Samual Johnson defined a pension as, “Pay given to a State hireling for treason to his country”. Perhaps some of our more Nationalistic ancestors agreed with him but I could find no record of anybody refusing the pension on a point of principle. By February 1909, pensions had been granted to 4.1% of the population in Ireland as opposed to 1.1% in England. In 1910 38,495 pensions were revoked in Ireland and in 1919 the pension was doubled to ten shillings.

Ernest Blythe was a member of the IRB, the Blueshirts and the Gaelic League. He was a reporter with the North Down Herald and Managing Director of the Abbey Theatre.
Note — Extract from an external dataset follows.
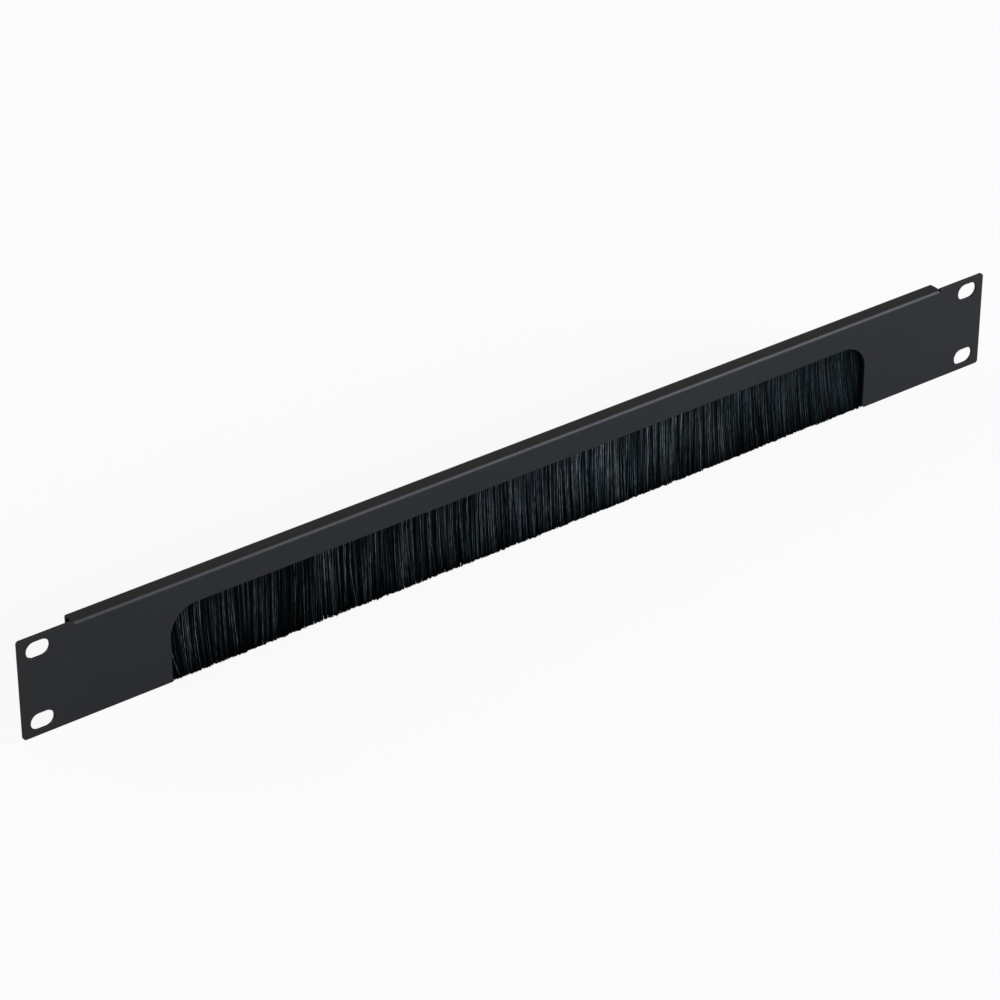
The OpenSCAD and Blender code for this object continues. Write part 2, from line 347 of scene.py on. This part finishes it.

As Minister for Finance he granted funding for the Ardnacrusha Scheme but he will go down in history as the man who took a shilling off the Old Age Pension in the 1924 budget. (Perhaps he agreed with the sentiments expressed by Norvin Green, President of the Western Union Company, thirty years before, “It is not in accordance with the genius of our Government to pay pensions”.) The shilling was restored in 1928 but the pension was not increased again for twenty years.

So one hundred years on and if you are an OAP you may think your allowance is paltry but what is the Net Present Value of five shillings? And . . . if you are over 65 and male you are unlikely to agree with George Bernard Shaw that, “Old men are dangerous; it doesn’t matter to them what is going to happen to the world”.